Você acredita que a arte tem o poder de abrir a mente das pessoas?

Você precisa receber a arte com abertura. Isso é uma ideia que pode ser usada para aumentar a tolerância entre as pessoas. No Brasil, porém, a situação chegou a um nível de estupidez em que até o nu precisa ser censurado, segundo os conservadores. A própria Vênus, que refizemos para esta capa, é um símbolo de nudez pura, e não pervertida. Quem defende a censura é porque não tem a capacidade de perceber os corpos de uma maneira não pornográfica. Ou seja, os pervertidos são eles! Pode ser também que eles defendam uma sociedade ignorante, já que, em uma realidade como essa, é mais fácil de se tornar um líder. Há interesse por parte dessas pessoas de que o nosso país seja formado por jovens que não tenham informação. Isso acontece no Brasil e também fora dele.

O que mudou para quem é trans desde quando você começou?

Na moda, se apresentar como trans, trabalhar e querer os mesmos direitos das outras meninas foi um choque. Fui capa porque eu era exceção, e não porque era a mais bonita. Hoje em dia, uma mulher transexual já pode sonhar em ser modelo. Mas não é uma realidade absoluta. Vivemos em um país onde, todo dia, pessoas transexuais morrem. A violência é fortíssima se você não é privilegiada. Mas, já existe um mínimo de informação. Muitas pessoas não sabiam nem o que era, mas hoje tem até novela falando disso. Saiba mais sobre a realidade das pessoas trans e travestis. 

Como é a sua relação com as outras pessoas trans, uma vez que você é uma referência para elas?
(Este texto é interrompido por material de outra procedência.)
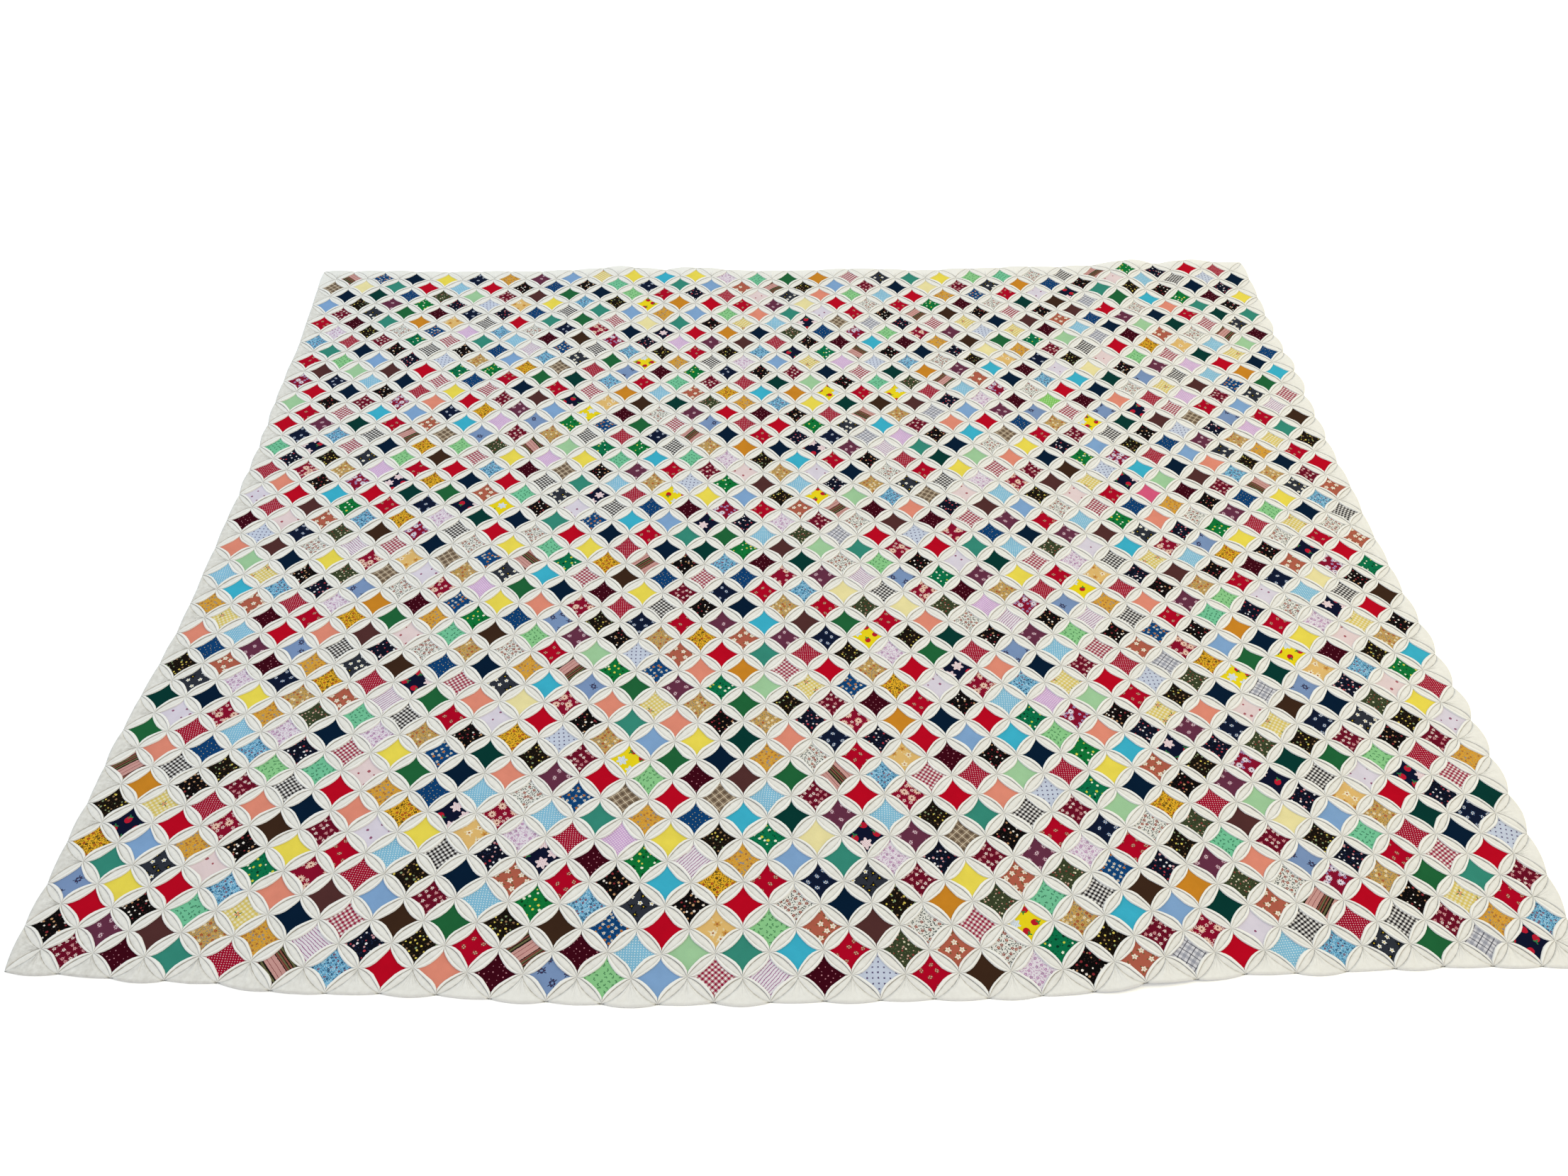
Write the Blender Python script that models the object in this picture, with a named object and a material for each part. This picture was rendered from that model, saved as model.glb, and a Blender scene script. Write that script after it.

Eu tenho uma comunicação de amiga. Da mesma maneira que elas precisam de uma resposta, eu também preciso. É uma troca. Elas me ajudam a entender a realidade que depois eu vou levar para as entrevistas. Não quero ser uma alienada falando apenas da minha vida. Quero realmente ser alguém que fala sobre o quanto a nossa situação é complicada. Se por um lado estou na capa da ELLE, por outro a vida na periferia para as mulheres trans que não têm os mesmos privilégios é muito diferente e mais dolorida.


Mariana Maltoni/ELLE

Muitas delas falam sobre a questão da solidão. Como você lida com isso?

Quando você é trans, é mais difícil porque existe a problemática social. Mas você não pode se perder nisso. Eu não posso obrigar as pessoas a gostar de mim. Respeitar, sim, é uma obrigação. Mas um homem que tem vergonha de apresentar como namorada uma mulher trans é um homem que não merece estar com ela. Eu trabalho coisas tão mais profundas. Nós vamos morrer, gente. Vamos passar por uma viagem tão forte. Vou ficar chorando por causa de namorado?

O tempo que você passou em Alto do Paraíso a ajudou a chegar a essas conclusões?

Mudou a minha vida, os meus valores, meu jeito de ser, como eu me alimento. Ali, eu recebi a prova de que a natureza é mágica. Nós estamos acabando com essa riqueza, mesmo que ela continue a nos oferecer alimento, água e outros recursos. Por isso, o meu sonho é ter um pedacinho deste Brasil, que estão destruindo. Quero plantar, cuidar dos meus bichos e trabalhar nessa terra com respeito.

Existe uma razão mística que levou você para lá?

Sempre me taxaram de “misticazona”, aquela que foi morar na Chapada por causa dos cristais. Mas, para mim, é uma filosofia. O meu cabelo, por exemplo, guarda uma memória, é um sinal de força. Sempre acreditei que existe mais do que podemos ver. Os meus santos, as minhas energias, tudo o que está à minha volta é muito forte. Caso contrário, eu não teria chegado aonde eu cheguei, não.